§ **THE EXERCISE**:
Write out all of the data exactly as it appears.

§ **DATA PROVIDED**:
• • • •
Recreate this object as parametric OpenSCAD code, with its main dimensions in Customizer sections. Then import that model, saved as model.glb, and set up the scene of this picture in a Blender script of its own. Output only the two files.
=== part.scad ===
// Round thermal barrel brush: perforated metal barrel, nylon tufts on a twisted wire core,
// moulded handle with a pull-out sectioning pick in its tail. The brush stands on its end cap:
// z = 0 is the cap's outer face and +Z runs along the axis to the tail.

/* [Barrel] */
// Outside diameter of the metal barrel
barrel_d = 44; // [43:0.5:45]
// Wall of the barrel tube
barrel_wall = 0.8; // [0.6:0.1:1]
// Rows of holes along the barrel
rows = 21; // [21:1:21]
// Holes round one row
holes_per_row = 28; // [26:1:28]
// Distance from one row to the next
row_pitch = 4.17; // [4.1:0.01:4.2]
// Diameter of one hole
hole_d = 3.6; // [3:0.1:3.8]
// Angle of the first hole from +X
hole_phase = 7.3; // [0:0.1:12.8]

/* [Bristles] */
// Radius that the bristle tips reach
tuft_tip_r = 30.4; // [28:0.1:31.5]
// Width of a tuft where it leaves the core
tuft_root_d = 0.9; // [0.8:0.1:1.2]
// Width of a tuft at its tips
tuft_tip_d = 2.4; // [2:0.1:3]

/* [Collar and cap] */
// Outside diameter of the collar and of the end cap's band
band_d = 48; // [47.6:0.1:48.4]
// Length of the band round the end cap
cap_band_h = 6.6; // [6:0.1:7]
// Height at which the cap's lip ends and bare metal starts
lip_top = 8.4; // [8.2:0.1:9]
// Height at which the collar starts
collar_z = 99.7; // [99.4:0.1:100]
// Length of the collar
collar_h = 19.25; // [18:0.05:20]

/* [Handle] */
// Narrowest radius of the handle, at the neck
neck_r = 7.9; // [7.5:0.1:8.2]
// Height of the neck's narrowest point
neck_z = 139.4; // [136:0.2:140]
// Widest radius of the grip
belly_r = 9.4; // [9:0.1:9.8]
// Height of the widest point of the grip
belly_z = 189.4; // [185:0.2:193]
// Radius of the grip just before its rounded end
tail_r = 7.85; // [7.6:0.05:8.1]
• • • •
§ **EXPECTED ANSWER**:
Recreate this object as parametric OpenSCAD code, with its main dimensions in Customizer sections. Then import that model, saved as model.glb, and set up the scene of this picture in a Blender script of its own. Output only the two files.
=== part.scad ===
// Round thermal barrel brush: perforated metal barrel, nylon tufts on a twisted wire core,
// moulded handle with a pull-out sectioning pick in its tail. The brush stands on its end cap:
// z = 0 is the cap's outer face and +Z runs along the axis to the tail.

/* [Barrel] */
// Outside diameter of the metal barrel
barrel_d = 44; // [43:0.5:45]
// Wall of the barrel tube
barrel_wall = 0.8; // [0.6:0.1:1]
// Rows of holes along the barrel
rows = 21; // [21:1:21]
// Holes round one row
holes_per_row = 28; // [26:1:28]
// Distance from one row to the next
row_pitch = 4.17; // [4.1:0.01:4.2]
// Diameter of one hole
hole_d = 3.6; // [3:0.1:3.8]
// Angle of the first hole from +X
hole_phase = 7.3; // [0:0.1:12.8]

/* [Bristles] */
// Radius that the bristle tips reach
tuft_tip_r = 30.4; // [28:0.1:31.5]
// Width of a tuft where it leaves the core
tuft_root_d = 0.9; // [0.8:0.1:1.2]
// Width of a tuft at its tips
tuft_tip_d = 2.4; // [2:0.1:3]

/* [Collar and cap] */
// Outside diameter of the collar and of the end cap's band
band_d = 48; // [47.6:0.1:48.4]
// Length of the band round the end cap
cap_band_h = 6.6; // [6:0.1:7]
// Height at which the cap's lip ends and bare metal starts
lip_top = 8.4; // [8.2:0.1:9]
// Height at which the collar starts
collar_z = 99.7; // [99.4:0.1:100]
// Length of the collar
collar_h = 19.25; // [18:0.05:20]

/* [Handle] */
// Narrowest radius of the handle, at the neck
neck_r = 7.9; // [7.5:0.1:8.2]
// Height of the neck's narrowest point
neck_z = 139.4; // [136:0.2:140]
// Widest radius of the grip
belly_r = 9.4; // [9:0.1:9.8]
// Height of the widest point of the grip
belly_z = 189.4; // [185:0.2:193]
// Radius of the grip just before its rounded end
tail_r = 7.85; // [7.6:0.05:8.1]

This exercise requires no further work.